**AIM:** Reproduce precisely the lines of the listing below, starting with the line that contains "for name, side" and stopping after the line that contains "bpy.data.objects.remove(obj)"; include nothing else.
>> start EXCERPTED RECORDS
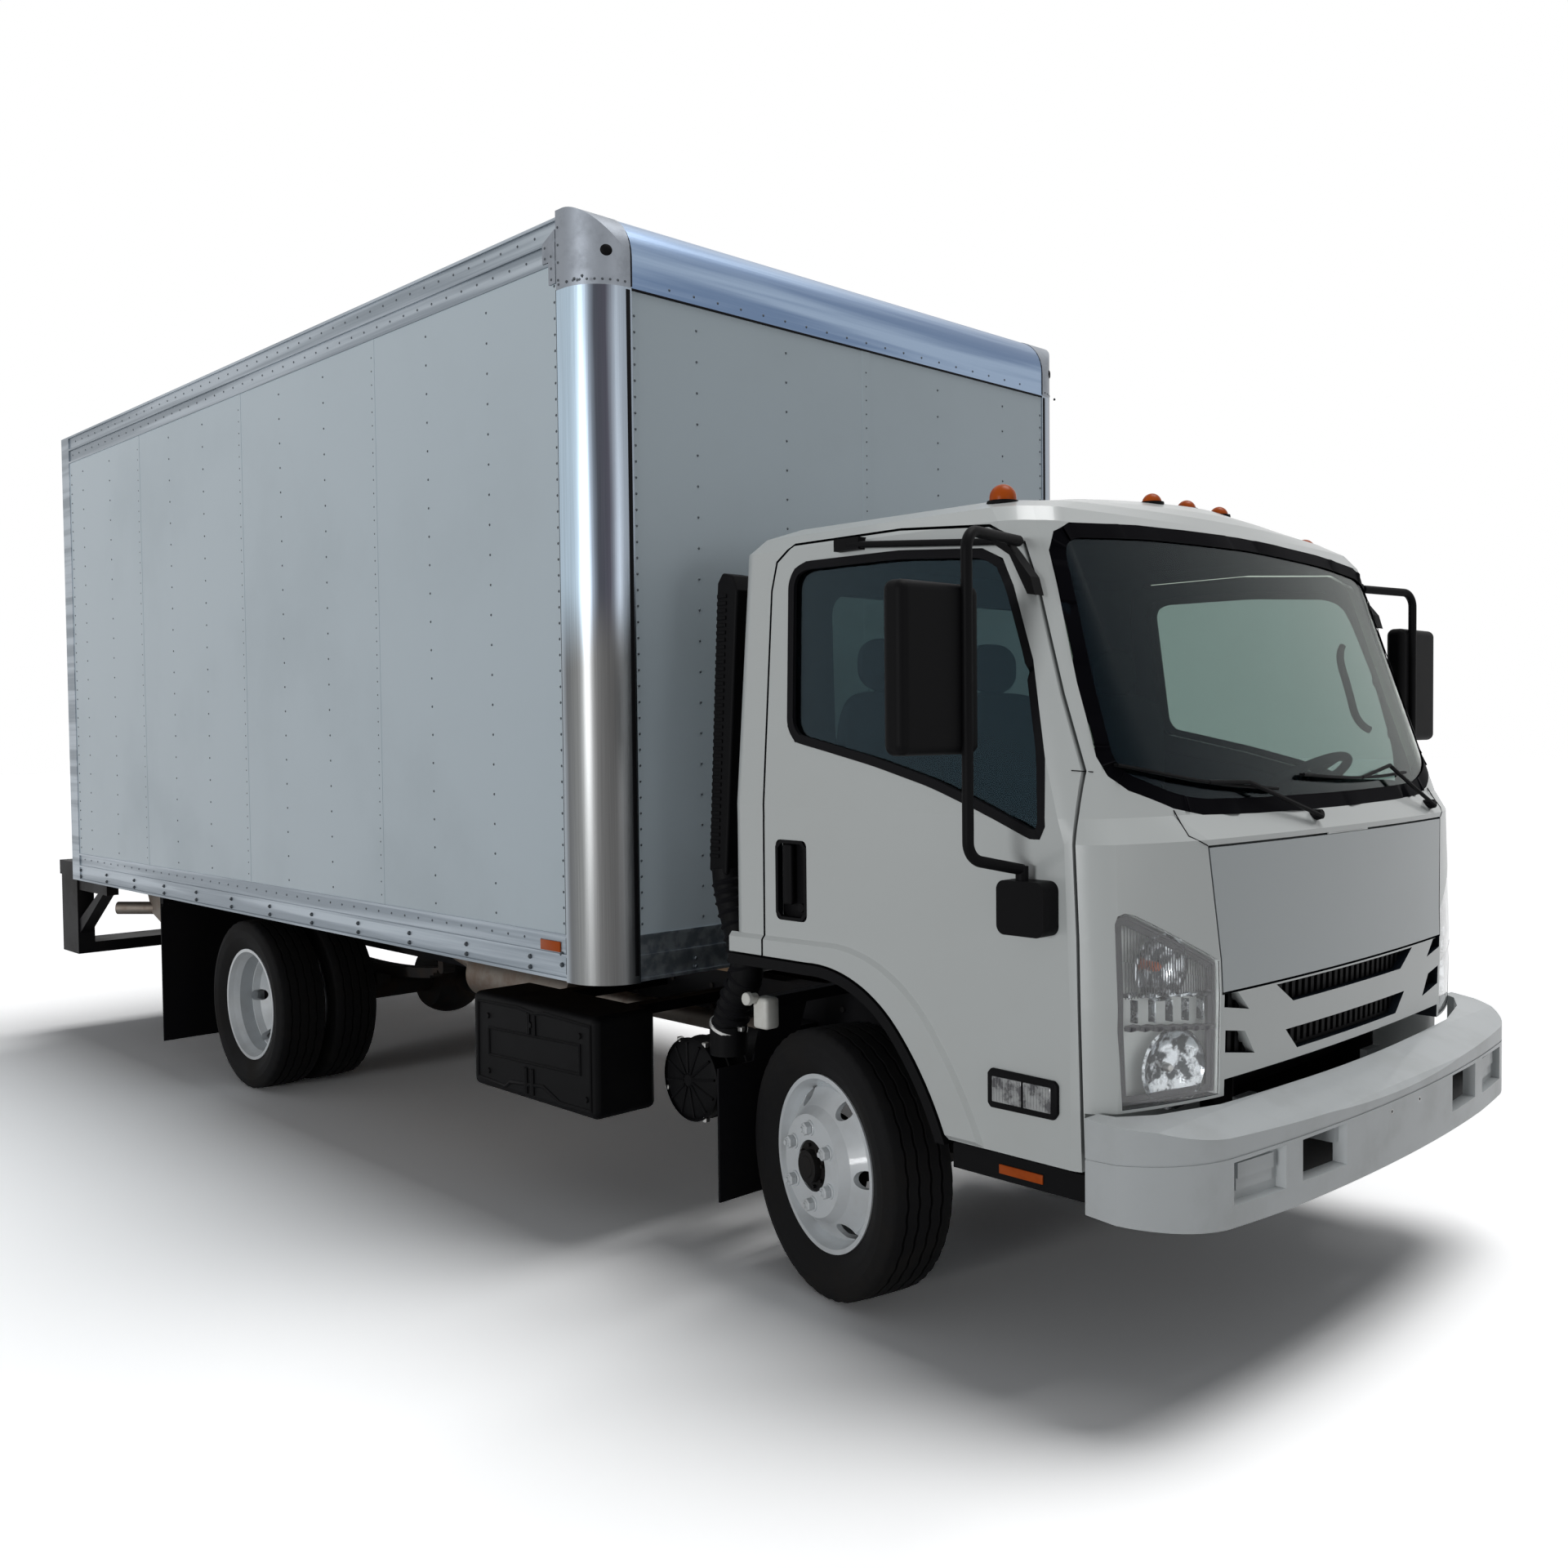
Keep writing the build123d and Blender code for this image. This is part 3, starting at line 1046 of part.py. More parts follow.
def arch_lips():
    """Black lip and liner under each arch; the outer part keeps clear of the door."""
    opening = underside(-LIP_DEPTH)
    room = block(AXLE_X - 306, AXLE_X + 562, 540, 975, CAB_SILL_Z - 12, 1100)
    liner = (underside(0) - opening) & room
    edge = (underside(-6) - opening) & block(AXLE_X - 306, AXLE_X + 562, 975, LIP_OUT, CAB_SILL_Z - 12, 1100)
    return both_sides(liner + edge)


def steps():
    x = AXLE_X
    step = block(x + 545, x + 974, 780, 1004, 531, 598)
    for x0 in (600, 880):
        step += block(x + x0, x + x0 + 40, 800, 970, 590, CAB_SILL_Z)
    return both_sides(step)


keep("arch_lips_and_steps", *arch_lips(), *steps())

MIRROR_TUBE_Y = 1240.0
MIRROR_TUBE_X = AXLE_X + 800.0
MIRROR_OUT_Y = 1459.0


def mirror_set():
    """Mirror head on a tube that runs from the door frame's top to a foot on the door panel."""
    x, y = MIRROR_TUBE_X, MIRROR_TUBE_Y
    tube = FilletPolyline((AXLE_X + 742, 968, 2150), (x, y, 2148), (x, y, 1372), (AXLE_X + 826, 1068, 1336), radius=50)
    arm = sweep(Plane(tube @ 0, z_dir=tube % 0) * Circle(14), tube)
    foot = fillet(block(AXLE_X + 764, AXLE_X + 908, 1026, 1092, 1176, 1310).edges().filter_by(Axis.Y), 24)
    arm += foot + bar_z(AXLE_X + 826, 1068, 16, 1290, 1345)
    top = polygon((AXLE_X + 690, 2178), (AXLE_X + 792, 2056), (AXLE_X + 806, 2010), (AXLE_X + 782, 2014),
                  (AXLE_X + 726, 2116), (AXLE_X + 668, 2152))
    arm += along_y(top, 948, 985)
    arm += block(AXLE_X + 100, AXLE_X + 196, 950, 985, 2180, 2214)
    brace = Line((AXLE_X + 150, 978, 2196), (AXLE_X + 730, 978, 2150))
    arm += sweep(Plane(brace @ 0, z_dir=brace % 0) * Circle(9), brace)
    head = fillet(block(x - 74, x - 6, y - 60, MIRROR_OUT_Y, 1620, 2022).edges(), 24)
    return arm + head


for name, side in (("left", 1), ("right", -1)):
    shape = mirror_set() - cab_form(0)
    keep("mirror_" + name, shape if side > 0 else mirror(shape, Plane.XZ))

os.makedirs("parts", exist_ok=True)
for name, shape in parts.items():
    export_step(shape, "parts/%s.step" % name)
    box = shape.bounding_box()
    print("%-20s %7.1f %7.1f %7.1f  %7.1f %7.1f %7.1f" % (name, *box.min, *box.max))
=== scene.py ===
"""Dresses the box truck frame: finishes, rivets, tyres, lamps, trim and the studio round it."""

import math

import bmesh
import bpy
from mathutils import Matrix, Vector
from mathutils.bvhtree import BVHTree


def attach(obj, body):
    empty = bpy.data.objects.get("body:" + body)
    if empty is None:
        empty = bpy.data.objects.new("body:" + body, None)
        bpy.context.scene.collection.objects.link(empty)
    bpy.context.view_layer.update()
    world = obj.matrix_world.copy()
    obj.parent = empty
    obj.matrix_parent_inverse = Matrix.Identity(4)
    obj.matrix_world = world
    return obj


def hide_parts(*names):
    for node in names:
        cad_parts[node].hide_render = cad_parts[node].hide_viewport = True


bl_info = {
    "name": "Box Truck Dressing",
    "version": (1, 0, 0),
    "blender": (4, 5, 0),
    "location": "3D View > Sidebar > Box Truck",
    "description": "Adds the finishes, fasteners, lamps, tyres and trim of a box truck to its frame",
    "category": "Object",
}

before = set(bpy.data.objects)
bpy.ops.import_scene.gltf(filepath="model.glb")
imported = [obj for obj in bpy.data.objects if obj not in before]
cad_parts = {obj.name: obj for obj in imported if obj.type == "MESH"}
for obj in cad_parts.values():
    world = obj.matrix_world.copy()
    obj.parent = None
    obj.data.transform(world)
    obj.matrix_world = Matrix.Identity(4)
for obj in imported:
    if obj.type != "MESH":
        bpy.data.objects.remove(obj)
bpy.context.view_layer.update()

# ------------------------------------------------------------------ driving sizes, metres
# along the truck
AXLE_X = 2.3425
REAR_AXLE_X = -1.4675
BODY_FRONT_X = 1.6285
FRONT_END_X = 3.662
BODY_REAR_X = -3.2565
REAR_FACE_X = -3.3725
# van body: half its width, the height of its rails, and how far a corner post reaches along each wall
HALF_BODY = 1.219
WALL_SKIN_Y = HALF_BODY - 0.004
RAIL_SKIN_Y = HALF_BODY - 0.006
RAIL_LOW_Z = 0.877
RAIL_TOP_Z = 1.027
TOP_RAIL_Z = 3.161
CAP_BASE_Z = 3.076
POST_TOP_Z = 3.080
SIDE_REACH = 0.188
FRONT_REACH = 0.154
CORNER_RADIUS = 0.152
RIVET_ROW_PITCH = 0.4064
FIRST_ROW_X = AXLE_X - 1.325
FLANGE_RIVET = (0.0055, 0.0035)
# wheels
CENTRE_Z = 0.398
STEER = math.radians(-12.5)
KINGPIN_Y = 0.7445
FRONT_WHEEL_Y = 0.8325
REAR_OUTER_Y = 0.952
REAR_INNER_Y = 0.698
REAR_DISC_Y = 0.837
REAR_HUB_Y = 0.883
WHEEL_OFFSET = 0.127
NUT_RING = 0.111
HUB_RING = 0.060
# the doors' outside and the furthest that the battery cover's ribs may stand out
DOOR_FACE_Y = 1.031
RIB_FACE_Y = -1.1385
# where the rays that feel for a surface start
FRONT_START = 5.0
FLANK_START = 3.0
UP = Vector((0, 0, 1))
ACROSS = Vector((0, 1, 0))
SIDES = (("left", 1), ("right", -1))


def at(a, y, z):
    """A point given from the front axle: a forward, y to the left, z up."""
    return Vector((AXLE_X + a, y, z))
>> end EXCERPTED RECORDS
>> start EXCERPTED RECORDS
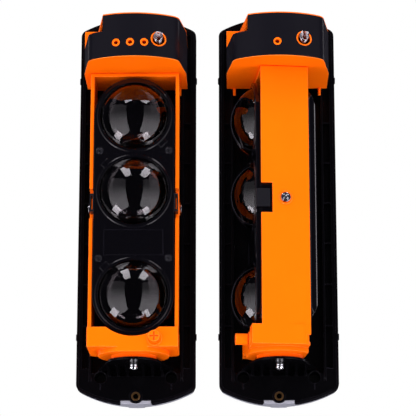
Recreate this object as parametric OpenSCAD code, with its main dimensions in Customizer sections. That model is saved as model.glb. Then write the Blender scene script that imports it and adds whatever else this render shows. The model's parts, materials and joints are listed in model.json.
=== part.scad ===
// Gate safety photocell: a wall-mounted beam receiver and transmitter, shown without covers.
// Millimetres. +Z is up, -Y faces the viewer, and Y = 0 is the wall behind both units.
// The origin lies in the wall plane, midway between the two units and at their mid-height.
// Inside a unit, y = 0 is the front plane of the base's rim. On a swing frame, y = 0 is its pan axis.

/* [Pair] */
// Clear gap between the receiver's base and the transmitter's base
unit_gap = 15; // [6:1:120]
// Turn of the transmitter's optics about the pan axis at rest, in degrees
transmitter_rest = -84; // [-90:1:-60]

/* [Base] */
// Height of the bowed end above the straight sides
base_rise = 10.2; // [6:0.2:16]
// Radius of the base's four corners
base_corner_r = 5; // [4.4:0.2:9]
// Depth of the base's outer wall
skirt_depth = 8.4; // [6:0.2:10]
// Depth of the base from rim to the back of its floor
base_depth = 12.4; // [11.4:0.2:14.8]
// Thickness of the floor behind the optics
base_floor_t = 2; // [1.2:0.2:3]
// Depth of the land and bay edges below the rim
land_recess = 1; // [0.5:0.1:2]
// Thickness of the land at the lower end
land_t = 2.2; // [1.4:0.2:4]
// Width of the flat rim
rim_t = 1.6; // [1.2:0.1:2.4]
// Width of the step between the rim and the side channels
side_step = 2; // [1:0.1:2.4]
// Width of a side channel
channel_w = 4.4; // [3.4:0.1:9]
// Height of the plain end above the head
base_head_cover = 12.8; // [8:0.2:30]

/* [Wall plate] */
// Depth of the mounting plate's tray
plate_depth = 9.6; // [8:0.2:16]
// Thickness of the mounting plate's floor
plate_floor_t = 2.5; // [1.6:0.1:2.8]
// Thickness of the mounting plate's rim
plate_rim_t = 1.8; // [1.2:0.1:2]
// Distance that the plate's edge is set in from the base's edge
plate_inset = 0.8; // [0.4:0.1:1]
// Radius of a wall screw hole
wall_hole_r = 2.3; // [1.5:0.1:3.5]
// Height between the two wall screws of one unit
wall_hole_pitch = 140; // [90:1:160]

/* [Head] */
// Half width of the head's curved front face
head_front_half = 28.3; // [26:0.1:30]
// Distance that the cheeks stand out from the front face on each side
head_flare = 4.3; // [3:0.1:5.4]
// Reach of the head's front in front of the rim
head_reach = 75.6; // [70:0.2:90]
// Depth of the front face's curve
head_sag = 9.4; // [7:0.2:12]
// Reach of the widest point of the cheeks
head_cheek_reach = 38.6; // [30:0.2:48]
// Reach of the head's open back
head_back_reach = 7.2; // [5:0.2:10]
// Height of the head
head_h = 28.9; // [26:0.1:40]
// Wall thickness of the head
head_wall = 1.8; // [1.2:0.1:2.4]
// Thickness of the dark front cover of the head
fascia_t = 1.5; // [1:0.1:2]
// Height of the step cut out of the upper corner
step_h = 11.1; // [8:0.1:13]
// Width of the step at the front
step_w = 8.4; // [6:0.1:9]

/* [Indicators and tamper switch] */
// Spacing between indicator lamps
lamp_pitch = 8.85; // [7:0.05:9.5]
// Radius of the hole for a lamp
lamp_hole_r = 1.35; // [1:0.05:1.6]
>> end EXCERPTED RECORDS
>> start EXCERPTED RECORDS
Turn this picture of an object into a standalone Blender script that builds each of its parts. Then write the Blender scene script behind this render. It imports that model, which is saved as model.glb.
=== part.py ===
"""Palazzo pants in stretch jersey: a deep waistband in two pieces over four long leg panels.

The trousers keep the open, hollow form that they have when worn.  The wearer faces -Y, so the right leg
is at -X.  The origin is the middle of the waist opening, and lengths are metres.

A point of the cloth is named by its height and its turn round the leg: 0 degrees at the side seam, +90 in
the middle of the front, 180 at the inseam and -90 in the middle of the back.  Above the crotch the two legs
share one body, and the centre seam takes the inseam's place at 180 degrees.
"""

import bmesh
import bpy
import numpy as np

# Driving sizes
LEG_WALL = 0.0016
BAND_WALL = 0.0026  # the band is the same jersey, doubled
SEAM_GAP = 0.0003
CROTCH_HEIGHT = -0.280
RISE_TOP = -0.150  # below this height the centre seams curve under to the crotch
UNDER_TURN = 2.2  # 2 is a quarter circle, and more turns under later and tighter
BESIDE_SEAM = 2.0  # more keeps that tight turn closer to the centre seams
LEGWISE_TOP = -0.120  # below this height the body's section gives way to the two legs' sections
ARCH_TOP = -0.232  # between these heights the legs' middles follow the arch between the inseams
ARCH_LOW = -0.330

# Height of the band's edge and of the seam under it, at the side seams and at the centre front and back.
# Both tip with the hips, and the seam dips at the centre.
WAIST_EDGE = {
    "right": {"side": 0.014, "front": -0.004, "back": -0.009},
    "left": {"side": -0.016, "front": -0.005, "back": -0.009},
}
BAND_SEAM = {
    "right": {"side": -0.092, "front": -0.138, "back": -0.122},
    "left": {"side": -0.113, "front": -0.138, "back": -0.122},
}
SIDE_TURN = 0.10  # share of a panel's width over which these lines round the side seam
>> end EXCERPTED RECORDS
**RESPONSE TO THIS TASK:**
for name, side in (("left", 1), ("right", -1)):
    shape = mirror_set() - cab_form(0)
    keep("mirror_" + name, shape if side > 0 else mirror(shape, Plane.XZ))

os.makedirs("parts", exist_ok=True)
for name, shape in parts.items():
    export_step(shape, "parts/%s.step" % name)
    box = shape.bounding_box()
    print("%-20s %7.1f %7.1f %7.1f  %7.1f %7.1f %7.1f" % (name, *box.min, *box.max))
=== scene.py ===
"""Dresses the box truck frame: finishes, rivets, tyres, lamps, trim and the studio round it."""

import math

import bmesh
import bpy
from mathutils import Matrix, Vector
from mathutils.bvhtree import BVHTree


def attach(obj, body):
    empty = bpy.data.objects.get("body:" + body)
    if empty is None:
        empty = bpy.data.objects.new("body:" + body, None)
        bpy.context.scene.collection.objects.link(empty)
    bpy.context.view_layer.update()
    world = obj.matrix_world.copy()
    obj.parent = empty
    obj.matrix_parent_inverse = Matrix.Identity(4)
    obj.matrix_world = world
    return obj


def hide_parts(*names):
    for node in names:
        cad_parts[node].hide_render = cad_parts[node].hide_viewport = True


bl_info = {
    "name": "Box Truck Dressing",
    "version": (1, 0, 0),
    "blender": (4, 5, 0),
    "location": "3D View > Sidebar > Box Truck",
    "description": "Adds the finishes, fasteners, lamps, tyres and trim of a box truck to its frame",
    "category": "Object",
}

before = set(bpy.data.objects)
bpy.ops.import_scene.gltf(filepath="model.glb")
imported = [obj for obj in bpy.data.objects if obj not in before]
cad_parts = {obj.name: obj for obj in imported if obj.type == "MESH"}
for obj in cad_parts.values():
    world = obj.matrix_world.copy()
    obj.parent = None
    obj.data.transform(world)
    obj.matrix_world = Matrix.Identity(4)
for obj in imported:
    if obj.type != "MESH":
        bpy.data.objects.remove(obj)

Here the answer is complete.